**SUPPLIED MATERIAL**
►
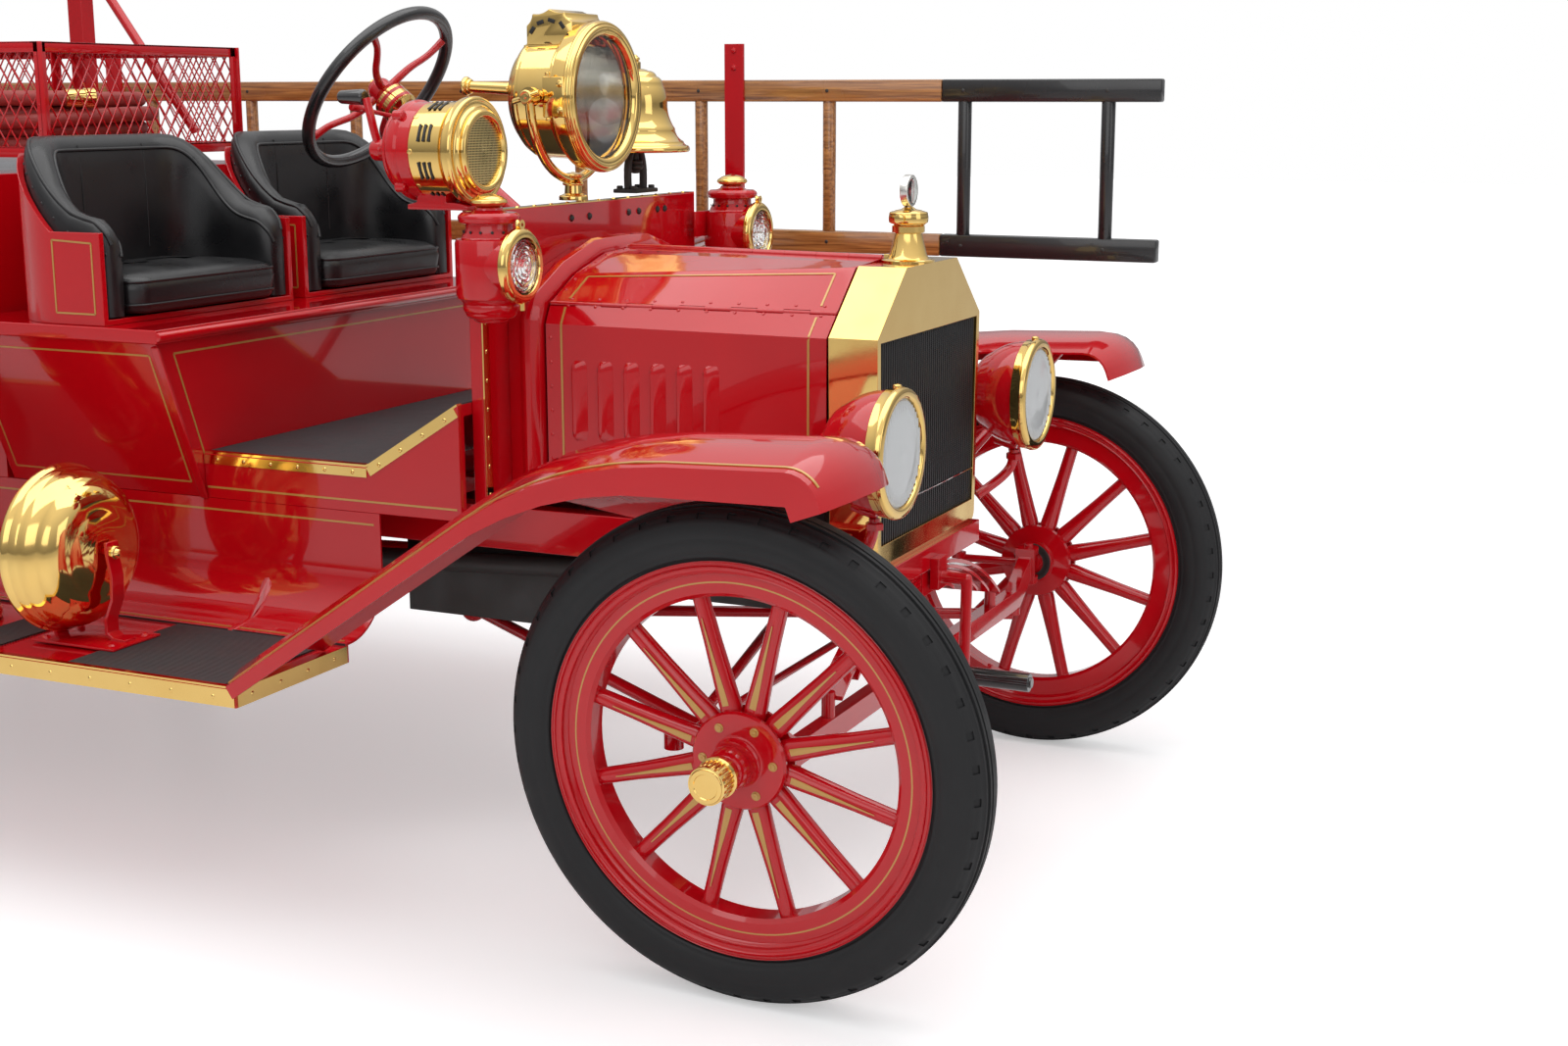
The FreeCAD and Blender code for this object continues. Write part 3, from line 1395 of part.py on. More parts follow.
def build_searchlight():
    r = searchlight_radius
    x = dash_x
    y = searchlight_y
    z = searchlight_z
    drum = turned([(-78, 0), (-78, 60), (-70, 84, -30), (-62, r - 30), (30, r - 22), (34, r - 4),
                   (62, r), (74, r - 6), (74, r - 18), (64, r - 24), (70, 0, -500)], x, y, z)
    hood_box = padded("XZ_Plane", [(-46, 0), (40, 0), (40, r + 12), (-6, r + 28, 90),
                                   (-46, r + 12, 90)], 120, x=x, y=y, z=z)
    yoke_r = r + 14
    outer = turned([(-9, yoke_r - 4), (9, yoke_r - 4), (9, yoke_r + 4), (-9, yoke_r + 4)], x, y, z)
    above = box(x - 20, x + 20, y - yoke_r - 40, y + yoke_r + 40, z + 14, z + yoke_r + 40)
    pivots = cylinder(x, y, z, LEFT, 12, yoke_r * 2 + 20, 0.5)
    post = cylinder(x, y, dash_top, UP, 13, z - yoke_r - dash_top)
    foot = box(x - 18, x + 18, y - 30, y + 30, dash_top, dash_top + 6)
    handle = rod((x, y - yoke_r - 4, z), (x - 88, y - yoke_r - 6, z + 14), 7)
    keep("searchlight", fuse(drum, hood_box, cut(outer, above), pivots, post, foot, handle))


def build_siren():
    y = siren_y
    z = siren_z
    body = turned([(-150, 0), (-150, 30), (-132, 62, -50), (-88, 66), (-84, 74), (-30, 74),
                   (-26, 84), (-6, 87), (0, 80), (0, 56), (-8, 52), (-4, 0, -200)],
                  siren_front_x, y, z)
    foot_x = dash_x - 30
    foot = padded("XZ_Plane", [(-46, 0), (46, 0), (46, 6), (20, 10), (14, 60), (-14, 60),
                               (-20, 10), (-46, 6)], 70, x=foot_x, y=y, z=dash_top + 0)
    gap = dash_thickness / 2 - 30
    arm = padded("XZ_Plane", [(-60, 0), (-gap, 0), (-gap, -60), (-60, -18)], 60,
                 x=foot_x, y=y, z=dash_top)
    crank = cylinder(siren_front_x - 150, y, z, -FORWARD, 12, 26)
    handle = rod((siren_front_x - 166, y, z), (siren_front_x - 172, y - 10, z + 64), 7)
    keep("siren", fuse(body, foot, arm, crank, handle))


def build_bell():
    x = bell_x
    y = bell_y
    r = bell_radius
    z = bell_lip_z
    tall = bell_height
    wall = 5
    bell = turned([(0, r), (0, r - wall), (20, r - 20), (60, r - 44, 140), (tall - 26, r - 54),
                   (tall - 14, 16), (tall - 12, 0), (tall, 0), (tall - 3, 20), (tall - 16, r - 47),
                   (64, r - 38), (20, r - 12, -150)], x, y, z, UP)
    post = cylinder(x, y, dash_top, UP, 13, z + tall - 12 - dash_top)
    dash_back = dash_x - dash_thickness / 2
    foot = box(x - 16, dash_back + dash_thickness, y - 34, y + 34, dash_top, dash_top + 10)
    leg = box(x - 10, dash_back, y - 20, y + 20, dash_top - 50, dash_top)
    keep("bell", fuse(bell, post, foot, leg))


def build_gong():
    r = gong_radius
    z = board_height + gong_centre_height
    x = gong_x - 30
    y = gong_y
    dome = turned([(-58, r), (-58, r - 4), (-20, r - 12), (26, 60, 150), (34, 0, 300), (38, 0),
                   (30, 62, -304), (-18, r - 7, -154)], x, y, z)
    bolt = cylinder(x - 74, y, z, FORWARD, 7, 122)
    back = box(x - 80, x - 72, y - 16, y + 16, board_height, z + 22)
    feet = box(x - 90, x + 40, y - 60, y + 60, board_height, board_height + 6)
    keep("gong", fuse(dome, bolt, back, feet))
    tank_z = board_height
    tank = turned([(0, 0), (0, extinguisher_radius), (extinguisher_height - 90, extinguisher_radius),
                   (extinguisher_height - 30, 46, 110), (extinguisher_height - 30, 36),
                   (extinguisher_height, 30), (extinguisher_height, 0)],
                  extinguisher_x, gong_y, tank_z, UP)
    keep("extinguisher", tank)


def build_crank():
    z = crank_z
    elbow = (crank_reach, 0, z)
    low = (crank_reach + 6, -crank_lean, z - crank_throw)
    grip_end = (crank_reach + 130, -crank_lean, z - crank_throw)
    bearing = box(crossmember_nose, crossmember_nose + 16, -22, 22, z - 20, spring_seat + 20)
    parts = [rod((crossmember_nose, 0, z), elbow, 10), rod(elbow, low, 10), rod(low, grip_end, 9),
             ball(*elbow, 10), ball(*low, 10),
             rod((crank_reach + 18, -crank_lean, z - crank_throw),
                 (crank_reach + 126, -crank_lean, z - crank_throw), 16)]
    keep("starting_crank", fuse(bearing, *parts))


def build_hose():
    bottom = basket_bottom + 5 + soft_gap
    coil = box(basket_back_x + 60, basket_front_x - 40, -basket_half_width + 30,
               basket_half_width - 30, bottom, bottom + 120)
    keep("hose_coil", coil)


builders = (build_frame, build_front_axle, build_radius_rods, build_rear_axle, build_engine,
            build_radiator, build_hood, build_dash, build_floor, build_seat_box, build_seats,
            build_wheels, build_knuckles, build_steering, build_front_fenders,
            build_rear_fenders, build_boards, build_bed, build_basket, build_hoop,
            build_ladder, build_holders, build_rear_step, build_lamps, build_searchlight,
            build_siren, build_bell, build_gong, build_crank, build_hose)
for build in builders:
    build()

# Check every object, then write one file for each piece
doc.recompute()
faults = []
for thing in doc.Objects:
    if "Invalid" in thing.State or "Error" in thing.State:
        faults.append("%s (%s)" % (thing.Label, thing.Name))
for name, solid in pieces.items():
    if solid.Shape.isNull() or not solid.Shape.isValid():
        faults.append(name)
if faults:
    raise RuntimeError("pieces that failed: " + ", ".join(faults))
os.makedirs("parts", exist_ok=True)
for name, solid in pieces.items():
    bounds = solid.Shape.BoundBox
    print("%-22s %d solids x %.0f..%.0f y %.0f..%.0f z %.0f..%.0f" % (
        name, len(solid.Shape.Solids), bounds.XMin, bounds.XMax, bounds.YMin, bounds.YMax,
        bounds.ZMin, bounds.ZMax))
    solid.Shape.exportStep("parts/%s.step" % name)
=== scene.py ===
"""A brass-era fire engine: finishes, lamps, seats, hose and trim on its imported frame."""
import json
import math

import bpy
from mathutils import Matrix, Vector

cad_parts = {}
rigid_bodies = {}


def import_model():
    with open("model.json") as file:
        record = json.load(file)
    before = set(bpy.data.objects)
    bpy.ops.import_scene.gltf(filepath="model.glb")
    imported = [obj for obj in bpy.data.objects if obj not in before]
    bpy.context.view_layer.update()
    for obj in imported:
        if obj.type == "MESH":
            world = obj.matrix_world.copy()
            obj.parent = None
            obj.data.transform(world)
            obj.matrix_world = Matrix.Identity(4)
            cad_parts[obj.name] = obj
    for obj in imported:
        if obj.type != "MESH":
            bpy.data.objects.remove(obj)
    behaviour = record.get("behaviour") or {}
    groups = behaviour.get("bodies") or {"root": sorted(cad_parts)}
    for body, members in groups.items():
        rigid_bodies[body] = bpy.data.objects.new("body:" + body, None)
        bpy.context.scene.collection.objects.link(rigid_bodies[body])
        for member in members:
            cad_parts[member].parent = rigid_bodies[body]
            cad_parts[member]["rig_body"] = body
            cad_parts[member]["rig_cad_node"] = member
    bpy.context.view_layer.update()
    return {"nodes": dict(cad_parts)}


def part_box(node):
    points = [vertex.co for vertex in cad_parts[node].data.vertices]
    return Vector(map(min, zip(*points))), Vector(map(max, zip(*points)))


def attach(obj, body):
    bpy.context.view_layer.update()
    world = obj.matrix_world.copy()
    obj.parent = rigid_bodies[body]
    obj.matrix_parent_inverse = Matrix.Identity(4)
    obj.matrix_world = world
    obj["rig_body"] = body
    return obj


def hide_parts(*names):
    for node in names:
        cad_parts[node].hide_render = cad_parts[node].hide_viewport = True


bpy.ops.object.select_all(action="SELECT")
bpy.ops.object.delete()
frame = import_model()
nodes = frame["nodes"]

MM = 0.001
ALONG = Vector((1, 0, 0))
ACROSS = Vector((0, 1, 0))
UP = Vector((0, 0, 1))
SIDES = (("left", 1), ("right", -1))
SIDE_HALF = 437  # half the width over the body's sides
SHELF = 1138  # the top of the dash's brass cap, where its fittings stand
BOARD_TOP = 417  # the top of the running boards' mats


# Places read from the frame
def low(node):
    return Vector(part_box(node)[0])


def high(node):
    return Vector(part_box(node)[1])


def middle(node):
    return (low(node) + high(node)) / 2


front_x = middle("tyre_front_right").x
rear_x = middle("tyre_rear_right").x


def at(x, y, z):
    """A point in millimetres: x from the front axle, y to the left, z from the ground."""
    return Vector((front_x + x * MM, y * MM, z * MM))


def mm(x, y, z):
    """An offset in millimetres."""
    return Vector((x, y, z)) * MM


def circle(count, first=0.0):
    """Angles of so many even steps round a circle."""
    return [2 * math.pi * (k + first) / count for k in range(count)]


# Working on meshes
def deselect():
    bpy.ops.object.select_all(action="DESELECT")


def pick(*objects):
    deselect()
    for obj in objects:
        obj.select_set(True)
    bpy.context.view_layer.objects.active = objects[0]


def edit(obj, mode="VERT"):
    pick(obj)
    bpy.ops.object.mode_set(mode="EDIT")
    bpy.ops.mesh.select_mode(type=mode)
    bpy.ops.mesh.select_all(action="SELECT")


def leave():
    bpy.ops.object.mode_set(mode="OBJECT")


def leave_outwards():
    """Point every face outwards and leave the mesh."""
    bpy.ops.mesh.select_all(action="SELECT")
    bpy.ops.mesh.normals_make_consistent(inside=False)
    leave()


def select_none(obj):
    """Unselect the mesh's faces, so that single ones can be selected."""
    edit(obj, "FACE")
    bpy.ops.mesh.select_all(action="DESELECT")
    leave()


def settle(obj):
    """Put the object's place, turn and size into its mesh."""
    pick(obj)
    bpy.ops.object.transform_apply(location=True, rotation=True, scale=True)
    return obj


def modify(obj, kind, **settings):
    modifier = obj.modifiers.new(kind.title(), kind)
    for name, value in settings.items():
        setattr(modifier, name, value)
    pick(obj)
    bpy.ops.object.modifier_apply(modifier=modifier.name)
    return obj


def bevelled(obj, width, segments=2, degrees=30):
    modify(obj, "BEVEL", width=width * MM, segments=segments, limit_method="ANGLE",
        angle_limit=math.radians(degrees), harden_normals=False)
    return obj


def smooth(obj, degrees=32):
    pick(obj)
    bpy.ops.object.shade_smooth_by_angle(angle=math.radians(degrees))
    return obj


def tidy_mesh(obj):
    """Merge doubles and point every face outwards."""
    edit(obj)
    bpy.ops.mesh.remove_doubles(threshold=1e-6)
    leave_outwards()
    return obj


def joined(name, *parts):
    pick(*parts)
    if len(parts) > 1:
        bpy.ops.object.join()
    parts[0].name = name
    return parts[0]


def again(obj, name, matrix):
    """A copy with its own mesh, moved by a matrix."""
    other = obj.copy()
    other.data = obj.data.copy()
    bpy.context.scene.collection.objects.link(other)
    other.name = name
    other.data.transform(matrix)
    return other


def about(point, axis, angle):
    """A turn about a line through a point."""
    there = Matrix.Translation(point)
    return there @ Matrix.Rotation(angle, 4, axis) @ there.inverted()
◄
**WHAT TO PRODUCE**
Quote exactly the stretch of lines above that starts at the first one and ends at the line with "arm, crank, handle))", and nothing beyond it.

**RIGHT ANSWER**
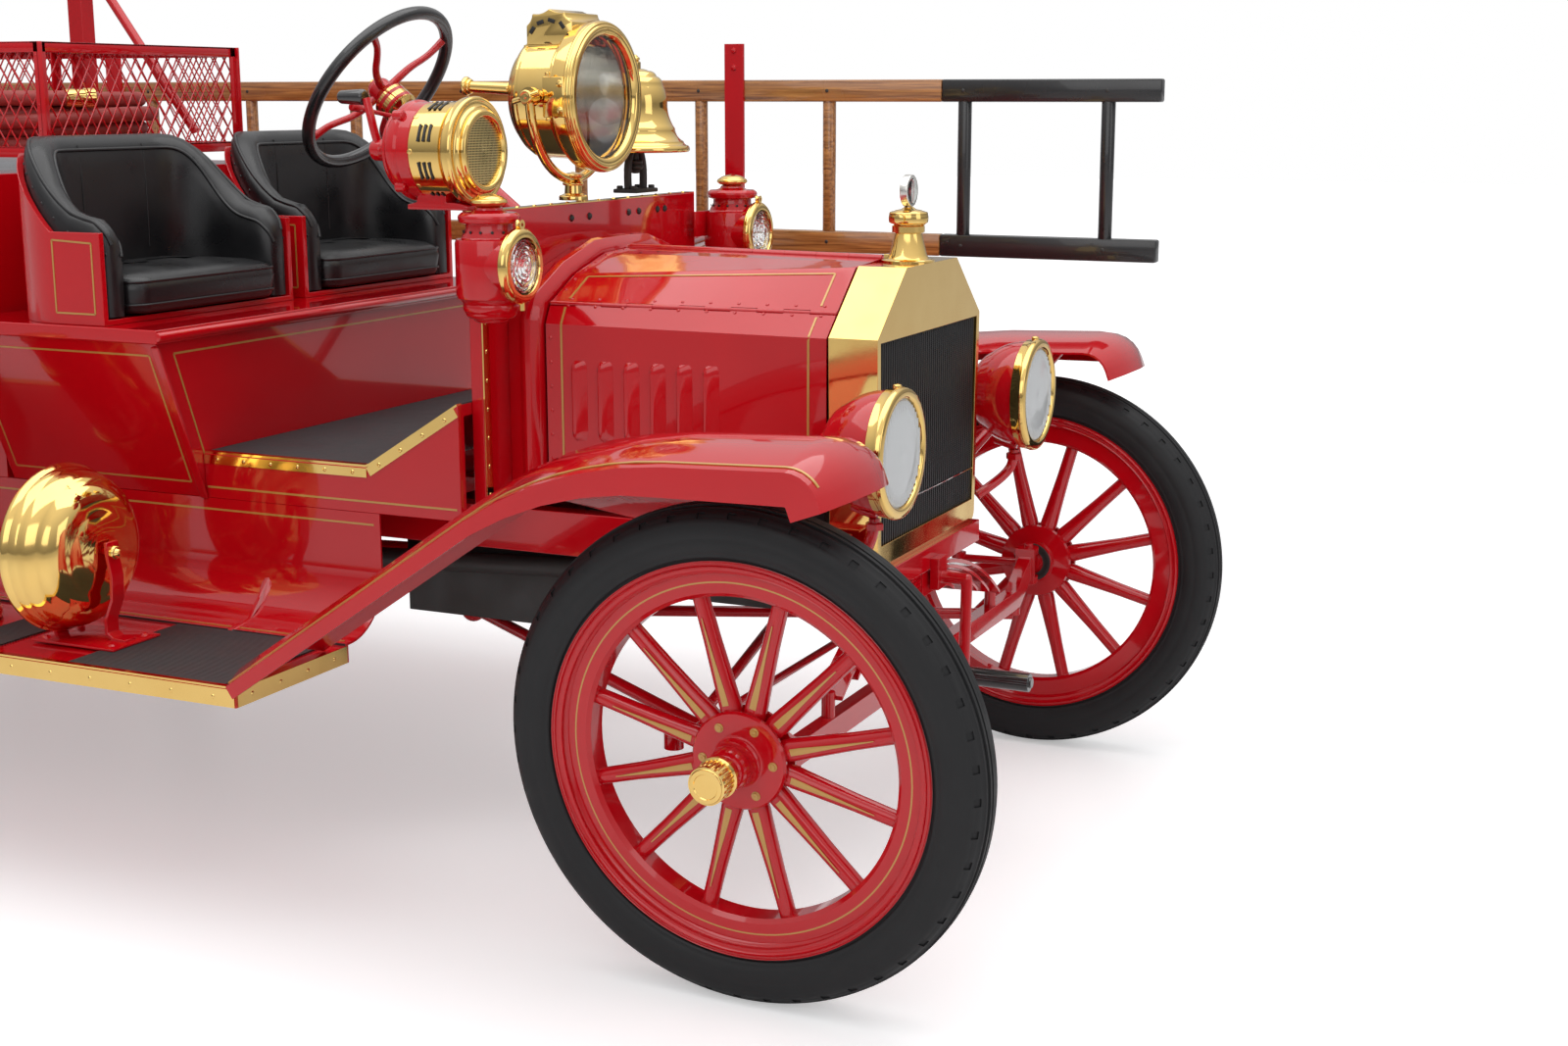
The FreeCAD and Blender code for this object continues. Write part 3, from line 1395 of part.py on. More parts follow.
def build_searchlight():
    r = searchlight_radius
    x = dash_x
    y = searchlight_y
    z = searchlight_z
    drum = turned([(-78, 0), (-78, 60), (-70, 84, -30), (-62, r - 30), (30, r - 22), (34, r - 4),
                   (62, r), (74, r - 6), (74, r - 18), (64, r - 24), (70, 0, -500)], x, y, z)
    hood_box = padded("XZ_Plane", [(-46, 0), (40, 0), (40, r + 12), (-6, r + 28, 90),
                                   (-46, r + 12, 90)], 120, x=x, y=y, z=z)
    yoke_r = r + 14
    outer = turned([(-9, yoke_r - 4), (9, yoke_r - 4), (9, yoke_r + 4), (-9, yoke_r + 4)], x, y, z)
    above = box(x - 20, x + 20, y - yoke_r - 40, y + yoke_r + 40, z + 14, z + yoke_r + 40)
    pivots = cylinder(x, y, z, LEFT, 12, yoke_r * 2 + 20, 0.5)
    post = cylinder(x, y, dash_top, UP, 13, z - yoke_r - dash_top)
    foot = box(x - 18, x + 18, y - 30, y + 30, dash_top, dash_top + 6)
    handle = rod((x, y - yoke_r - 4, z), (x - 88, y - yoke_r - 6, z + 14), 7)
    keep("searchlight", fuse(drum, hood_box, cut(outer, above), pivots, post, foot, handle))


def build_siren():
    y = siren_y
    z = siren_z
    body = turned([(-150, 0), (-150, 30), (-132, 62, -50), (-88, 66), (-84, 74), (-30, 74),
                   (-26, 84), (-6, 87), (0, 80), (0, 56), (-8, 52), (-4, 0, -200)],
                  siren_front_x, y, z)
    foot_x = dash_x - 30
    foot = padded("XZ_Plane", [(-46, 0), (46, 0), (46, 6), (20, 10), (14, 60), (-14, 60),
                               (-20, 10), (-46, 6)], 70, x=foot_x, y=y, z=dash_top + 0)
    gap = dash_thickness / 2 - 30
    arm = padded("XZ_Plane", [(-60, 0), (-gap, 0), (-gap, -60), (-60, -18)], 60,
                 x=foot_x, y=y, z=dash_top)
    crank = cylinder(siren_front_x - 150, y, z, -FORWARD, 12, 26)
    handle = rod((siren_front_x - 166, y, z), (siren_front_x - 172, y - 10, z + 64), 7)
    keep("siren", fuse(body, foot, arm, crank, handle))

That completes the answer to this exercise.